- [Instruction] Extract the data exactly, missing nothing.

......

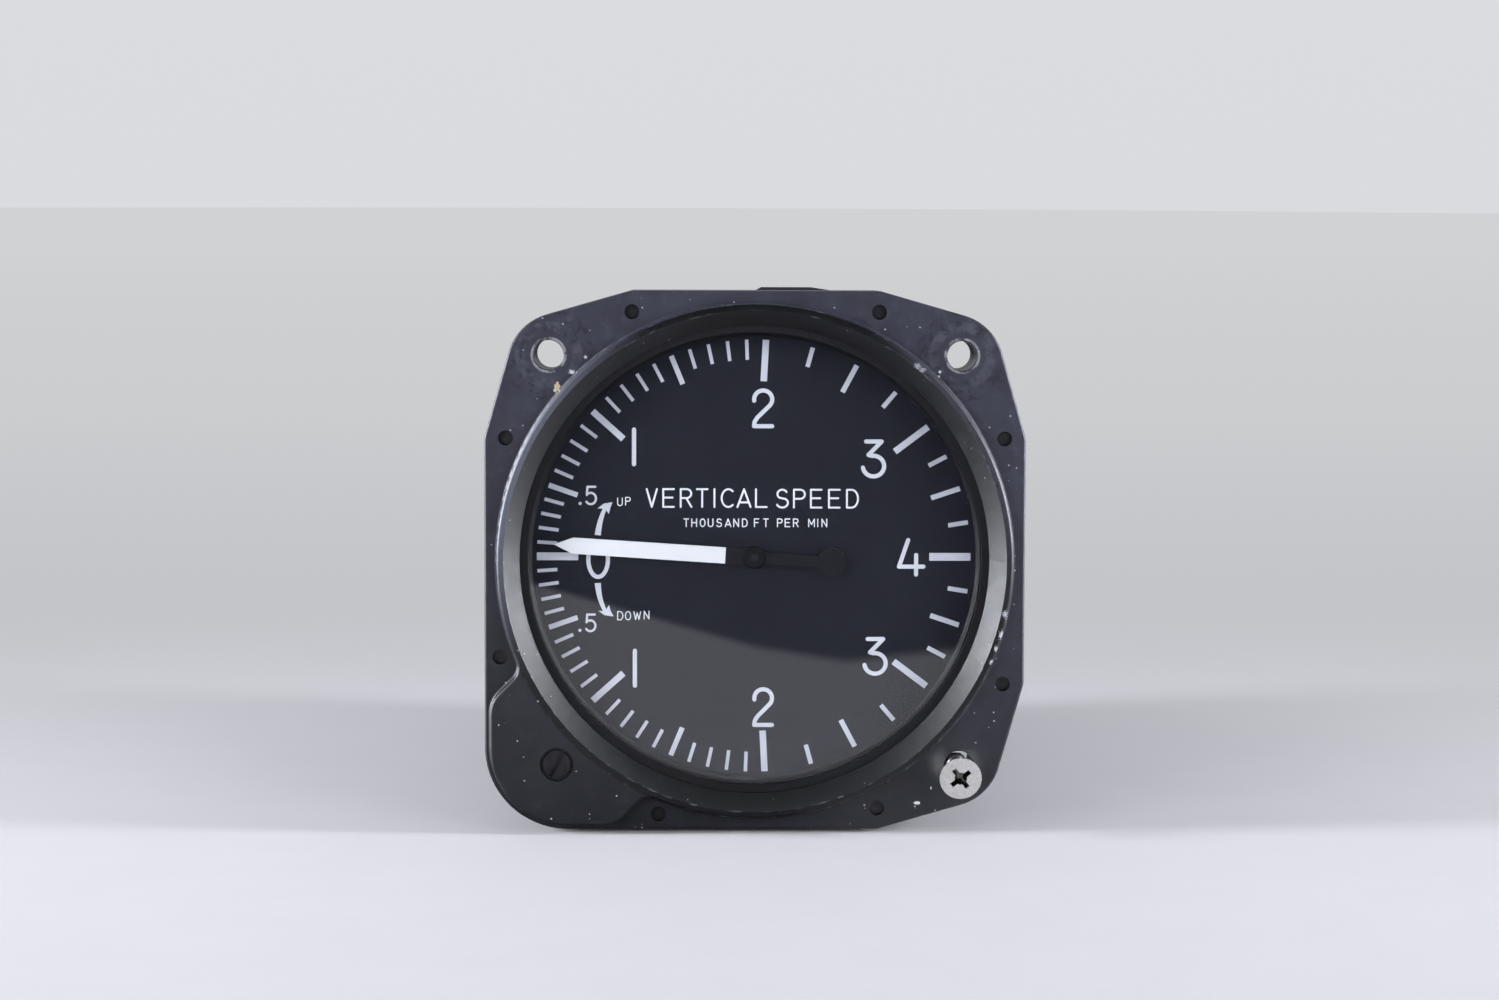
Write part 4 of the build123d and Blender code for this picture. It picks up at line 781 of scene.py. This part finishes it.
@dataclass
class Relief:
    """A mesh of thin raised shapes on a flat face that looks towards -Y, in millimetres.

    It has the face's depth, how far the shapes stand out of it and reach into it, and the step in
    height between one shape and the next.
    """

    face: float
    thickness: float
    sunk: float = 0.02
    stagger: float = 0.0015
    layers: int = 0
    mesh: bmesh.types.BMesh = field(default_factory=bmesh.new)

    def _loops(self, *outlines: Sequence[Point]) -> list[list[Corner]]:
        """The corners of some outlines, on the front and in the back.

        The fronts of crossing strokes differ by a step, so that they don't share a plane.

        Args:
            outlines: Their corners in order, in millimetres.

        Returns:
            A front and a back loop for each outline.
        """
        self.layers += 1
        front = self.face - self.thickness - self.stagger * (self.layers % 4)
        return [
            [self.mesh.verts.new((x * MM, depth * MM, z * MM)) for x, z in outline]
            for outline in outlines
            for depth in (front, self.face + self.sunk)
        ]

    def prism(self, outline: Sequence[Point]) -> None:
        """Add a raised shape.

        Args:
            outline: Its corners in order, in millimetres.
        """
        front, back = self._loops(outline)
        bridge(self.mesh, front, back)
        caps = [self.mesh.faces.new(front), self.mesh.faces.new(list(reversed(back)))]
        for cap in caps:
            cap.normal_update()
        bmesh.ops.triangulate(self.mesh, faces=caps, ngon_method="EAR_CLIP")

    def pen(self, path: Sequence[Point], width: float, corner: float = 24.0) -> None:
        """Draw a path with a round pen.

        Args:
            path: The path's points in millimetres.
            width: The pen's width.
            corner: The turn in degrees from which a bend is a corner, where the pen stops and starts again.
        """
        runs: list[list[Vector]] = [[]]
        points = [Vector(p) for p in path]
        for i, point in enumerate(points):
            if runs[-1] and (point - runs[-1][-1]).length < 1e-6:
                continue
            runs[-1].append(point)
            if 0 < i < len(points) - 1 and len(runs[-1]) > 1:
                turn = (point - runs[-1][-2]).angle(points[i + 1] - point, 0.0)
                if math.degrees(turn) > corner:
                    runs.append([point])
        for run in runs:
            if len(run) > 1:
                self._run(run, width / 2)

    def dot(self, centre: Point, radius: float, sides: int = 20) -> None:
        """Draw a round dot."""
        turns = (2 * math.pi * i / sides for i in range(sides))
        self.prism([(centre[0] + radius * math.cos(a), centre[1] + radius * math.sin(a)) for a in turns])

    def _run(self, run: Sequence[Vector], half: float) -> None:
        """Draw one smooth run of a path, with round ends or as a closed ring.

        Args:
            run: The run's points.
            half: Half of the pen's width.
        """
        closed = (run[0] - run[-1]).length < 1e-4
        if closed:
            run = run[:-1]
        sides: tuple[list[Point], list[Point]] = ([], [])
        count = len(run)
        for i, point in enumerate(run):
            before = run[i - 1] if closed or i else point
            after = run[(i + 1) % count] if closed or i < count - 1 else point
            along = (after - before).normalized()
            across = Vector((-along.y, along.x))
            sides[0].append(tuple(point + across * half))
            sides[1].append(tuple(point - across * half))
        if closed:
            loops = self._loops(*sides)
            for one, two in ((0, 2), (2, 3), (3, 1), (1, 0)):
                bridge(self.mesh, loops[one], loops[two])
            return
        outline = list(sides[0])
        outline += self._cap(run[-1], run[-1] - run[-2], half)
        outline += list(reversed(sides[1]))
        outline += self._cap(run[0], run[0] - run[1], half)
        self.prism(list(reversed(outline)))

    @staticmethod
    def _cap(end: Vector, along: Vector, half: float, steps: int = 8) -> list[Point]:
        """The inner points of a half round at a path's end, from its left side to its right."""
        turns = (math.atan2(along.y, along.x) + math.pi / 2 - math.pi * i / steps for i in range(1, steps))
        return [(end.x + half * math.cos(a), end.y + half * math.sin(a)) for a in turns]

    def piece(self, name: str) -> bpy.types.Object:
        """Turn the mesh into an object of that name."""
        bmesh.ops.recalc_face_normals(self.mesh, faces=self.mesh.faces)
        return bring_in(self.mesh, name)


def bridge(mesh: bmesh.types.BMesh, one: Sequence[Corner], two: Sequence[Corner]) -> None:
    """Close the band between two loops of as many corners."""
    for corners in zip(one, [*one[1:], one[0]], [*two[1:], two[0]], two):
        mesh.faces.new(corners)


def bring_in(mesh: bmesh.types.BMesh, name: str) -> bpy.types.Object:
    """Turn a finished mesh into an object of the scene.

    Args:
        mesh: The mesh, which is used up.
        name: The object's name.

    Returns:
        The object.
    """
    data = bpy.data.meshes.new(name)
    mesh.to_mesh(data)
    mesh.free()
    made = bpy.data.objects.new(name, data)
    bpy.context.scene.collection.objects.link(made)
    return made


def dress(finish: Finish, *nodes: str) -> Material:
    """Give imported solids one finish.

    Args:
        finish: The finish.
        nodes: The solids' names.

    Returns:
        Its material.
    """
    material = finish.material()
    for node in nodes:
        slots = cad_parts[node].data.materials
        slots.clear()
        slots.append(material)
        LOG.info("%s: %s", node, material.name)
    return material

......

- [Task response]
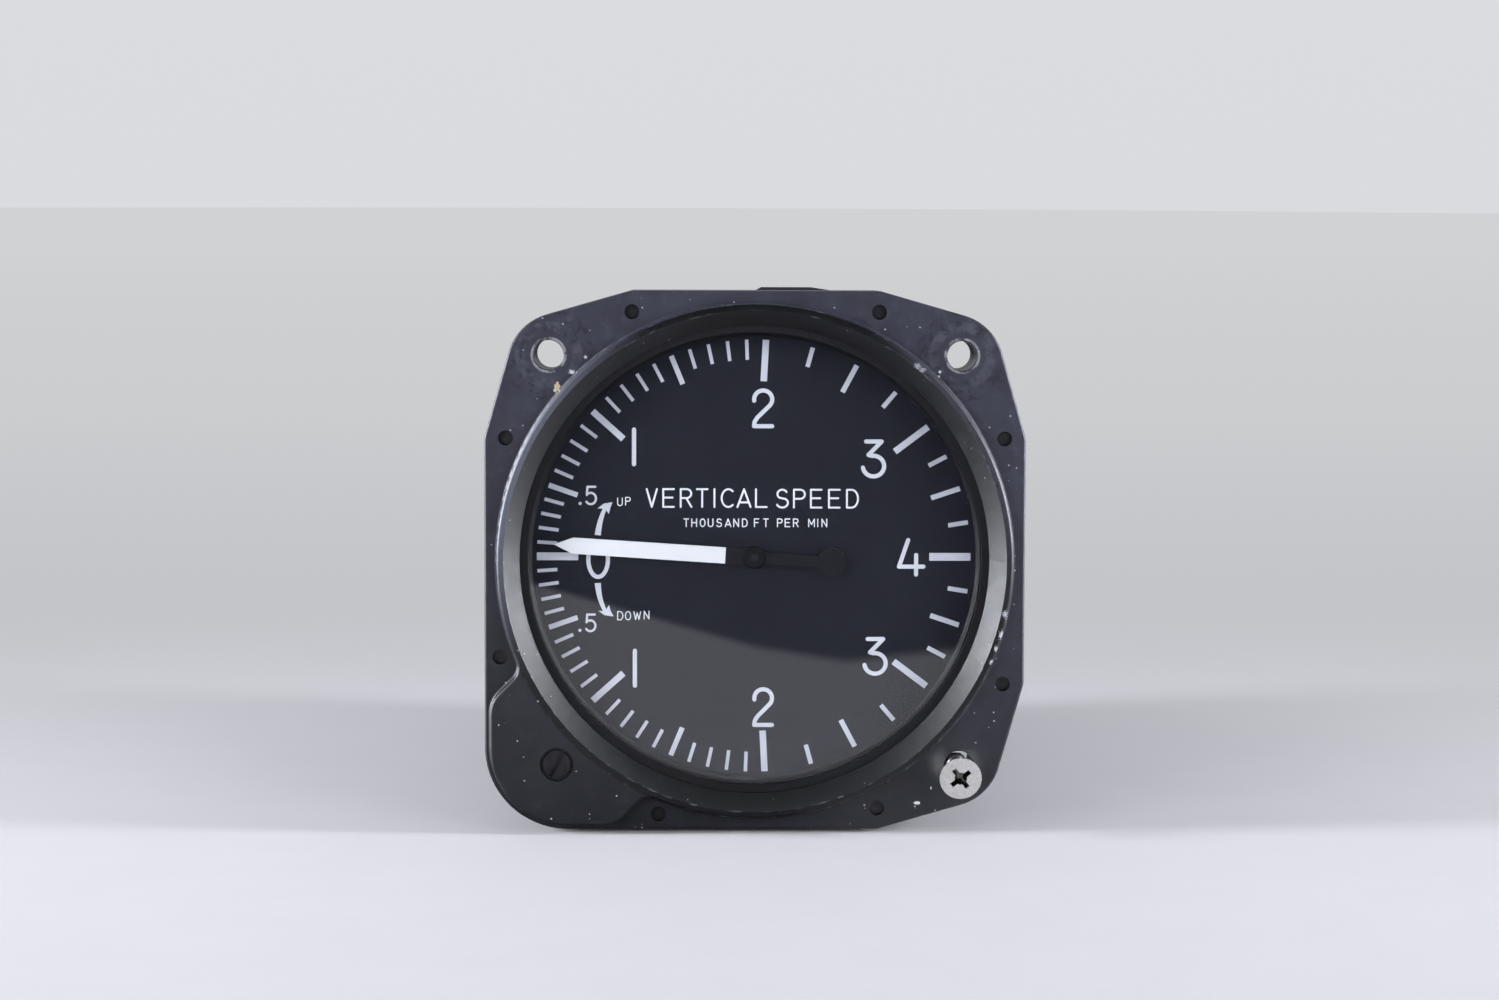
Write part 4 of the build123d and Blender code for this picture. It picks up at line 781 of scene.py. This part finishes it.
@dataclass
class Relief:
    """A mesh of thin raised shapes on a flat face that looks towards -Y, in millimetres.

    It has the face's depth, how far the shapes stand out of it and reach into it, and the step in
    height between one shape and the next.
    """

    face: float
    thickness: float
    sunk: float = 0.02
    stagger: float = 0.0015
    layers: int = 0
    mesh: bmesh.types.BMesh = field(default_factory=bmesh.new)

    def _loops(self, *outlines: Sequence[Point]) -> list[list[Corner]]:
        """The corners of some outlines, on the front and in the back.

        The fronts of crossing strokes differ by a step, so that they don't share a plane.

        Args:
            outlines: Their corners in order, in millimetres.

        Returns:
            A front and a back loop for each outline.
        """
        self.layers += 1
        front = self.face - self.thickness - self.stagger * (self.layers % 4)
        return [
            [self.mesh.verts.new((x * MM, depth * MM, z * MM)) for x, z in outline]
            for outline in outlines
            for depth in (front, self.face + self.sunk)
        ]

    def prism(self, outline: Sequence[Point]) -> None:
        """Add a raised shape.

        Args:
            outline: Its corners in order, in millimetres.
        """
        front, back = self._loops(outline)
        bridge(self.mesh, front, back)
        caps = [self.mesh.faces.new(front), self.mesh.faces.new(list(reversed(back)))]
        for cap in caps:
            cap.normal_update()
        bmesh.ops.triangulate(self.mesh, faces=caps, ngon_method="EAR_CLIP")

    def pen(self, path: Sequence[Point], width: float, corner: float = 24.0) -> None:
        """Draw a path with a round pen.

        Args:
            path: The path's points in millimetres.
            width: The pen's width.
            corner: The turn in degrees from which a bend is a corner, where the pen stops and starts again.
        """
        runs: list[list[Vector]] = [[]]
        points = [Vector(p) for p in path]
        for i, point in enumerate(points):
            if runs[-1] and (point - runs[-1][-1]).length < 1e-6:
                continue
            runs[-1].append(point)
            if 0 < i < len(points) - 1 and len(runs[-1]) > 1:
                turn = (point - runs[-1][-2]).angle(points[i + 1] - point, 0.0)
                if math.degrees(turn) > corner:
                    runs.append([point])
        for run in runs:
            if len(run) > 1:
                self._run(run, width / 2)

    def dot(self, centre: Point, radius: float, sides: int = 20) -> None:
        """Draw a round dot."""
        turns = (2 * math.pi * i / sides for i in range(sides))
        self.prism([(centre[0] + radius * math.cos(a), centre[1] + radius * math.sin(a)) for a in turns])

    def _run(self, run: Sequence[Vector], half: float) -> None:
        """Draw one smooth run of a path, with round ends or as a closed ring.

        Args:
            run: The run's points.
            half: Half of the pen's width.
        """
        closed = (run[0] - run[-1]).length < 1e-4
        if closed:
            run = run[:-1]
        sides: tuple[list[Point], list[Point]] = ([], [])
        count = len(run)
        for i, point in enumerate(run):
            before = run[i - 1] if closed or i else point
            after = run[(i + 1) % count] if closed or i < count - 1 else point
            along = (after - before).normalized()
            across = Vector((-along.y, along.x))
            sides[0].append(tuple(point + across * half))
            sides[1].append(tuple(point - across * half))
        if closed:
            loops = self._loops(*sides)
            for one, two in ((0, 2), (2, 3), (3, 1), (1, 0)):
                bridge(self.mesh, loops[one], loops[two])
            return
        outline = list(sides[0])
        outline += self._cap(run[-1], run[-1] - run[-2], half)
        outline += list(reversed(sides[1]))
        outline += self._cap(run[0], run[0] - run[1], half)
        self.prism(list(reversed(outline)))

    @staticmethod
    def _cap(end: Vector, along: Vector, half: float, steps: int = 8) -> list[Point]:
        """The inner points of a half round at a path's end, from its left side to its right."""
        turns = (math.atan2(along.y, along.x) + math.pi / 2 - math.pi * i / steps for i in range(1, steps))
        return [(end.x + half * math.cos(a), end.y + half * math.sin(a)) for a in turns]

    def piece(self, name: str) -> bpy.types.Object:
        """Turn the mesh into an object of that name."""
        bmesh.ops.recalc_face_normals(self.mesh, faces=self.mesh.faces)
        return bring_in(self.mesh, name)


def bridge(mesh: bmesh.types.BMesh, one: Sequence[Corner], two: Sequence[Corner]) -> None:
    """Close the band between two loops of as many corners."""
    for corners in zip(one, [*one[1:], one[0]], [*two[1:], two[0]], two):
        mesh.faces.new(corners)


def bring_in(mesh: bmesh.types.BMesh, name: str) -> bpy.types.Object:
    """Turn a finished mesh into an object of the scene.

    Args:
        mesh: The mesh, which is used up.
        name: The object's name.

    Returns:
        The object.
    """
    data = bpy.data.meshes.new(name)
    mesh.to_mesh(data)
    mesh.free()
    made = bpy.data.objects.new(name, data)
    bpy.context.scene.collection.objects.link(made)
    return made


def dress(finish: Finish, *nodes: str) -> Material:
    """Give imported solids one finish.

    Args:
        finish: The finish.
        nodes: The solids' names.

    Returns:
        Its material.
    """
    material = finish.material()
    for node in nodes:
        slots = cad_parts[node].data.materials
        slots.clear()
        slots.append(material)
        LOG.info("%s: %s", node, material.name)
    return material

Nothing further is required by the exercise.